Focus)- 30th July 2018



‘ISRO-like’ ocean mission planned

Part of: GS Prelims and Mains III – Science and Technology; Geography

In news:

  • Centre draws up a five-year, ₹8,000 crore plan to explore the deep recesses of the ocean.
  • The Union Earth Sciences Ministry unveiled a blueprint of the ‘Deep Ocean Mission (DOM)’.
  • The mission proposes to explore the deep ocean, similar to the space exploration started by ISRO about 35 years ago.

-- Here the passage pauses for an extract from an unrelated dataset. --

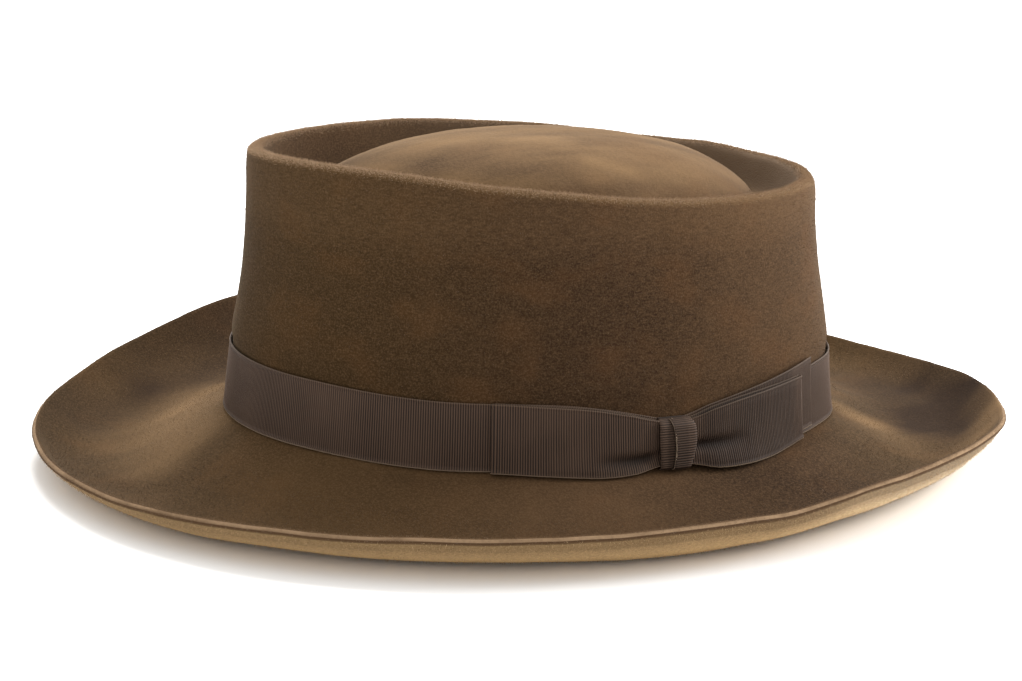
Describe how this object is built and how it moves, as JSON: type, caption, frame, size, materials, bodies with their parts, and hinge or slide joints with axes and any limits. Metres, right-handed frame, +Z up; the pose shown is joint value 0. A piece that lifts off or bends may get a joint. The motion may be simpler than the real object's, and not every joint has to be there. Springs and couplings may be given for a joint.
{
  "type": "gambler hat",
  "caption": "Brown felt hat with an oval telescope crown, a curled oval brim and a grosgrain band with a flat bow on its left side.",
  "frame": {"origin": "middle of the hat's box in plan, at the surface that the hat rests on", "axes": "+Z up, -Y towards the front of the hat, +X towards the wearer's left, where the bow is"},
  "size_m": [0.2964, 0.328, 0.106],
  "materials": {
    "felt": "brown velour-finished felt with a short soft nap",
    "ribbon": "dark grey-brown ribbed grosgrain ribbon"
  },
  "bodies": {
    "root": {"felt_body": "felt", "band_ribbon": "ribbon", "bow_under_layer": "ribbon", "bow_front_loop": "ribbon", "bow_rear_loop": "ribbon", "bow_knot": "ribbon"}
  },
  "joints": []
}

Proposed key deliverables to achieve these goals –

  • Establish an offshore desalination plant that will work with tidal energy
  • Developing a submersible vehicle that can go to a depth of at least 6,000 metres
  • The focus will be on technologies for deep-sea mining, underwater vehicles, underwater robotics and ocean climate change advisory services, among other aspects.

Do you know?

  • India has been allotted a site of 1,50,000 sq. km in the Central Indian Ocean Basin (CIOB) by the UN International Sea Bed Authority for exploitation of polymetallic nodules (PMN).
  • These are rocks scattered on the seabed containing iron, manganese, nickel and cobalt.
  • It is envisaged that 10% of recovery of that large reserve can meet the energy requirement of India for the next 100 years.
  • It has been estimated that 380 million metric tonnes of polymetallic nodules are available at the bottom of the seas in the Central Indian Ocean
  • India’s Exclusive Economic Zone spreads over 2.2 million sq. km and in the deep sea, lies “unexplored and unutilised.”

Important value addition:

  • Article 297 – Things of value within territorial waters or continental shelf and resources of the exclusive economic zone to vest in the Union
  • India was the first country in the world to have been given the Pioneer Area for exploration of deep-sea mineral viz. Polymetallic nodules in the Central Indian Ocean Basin in 1987.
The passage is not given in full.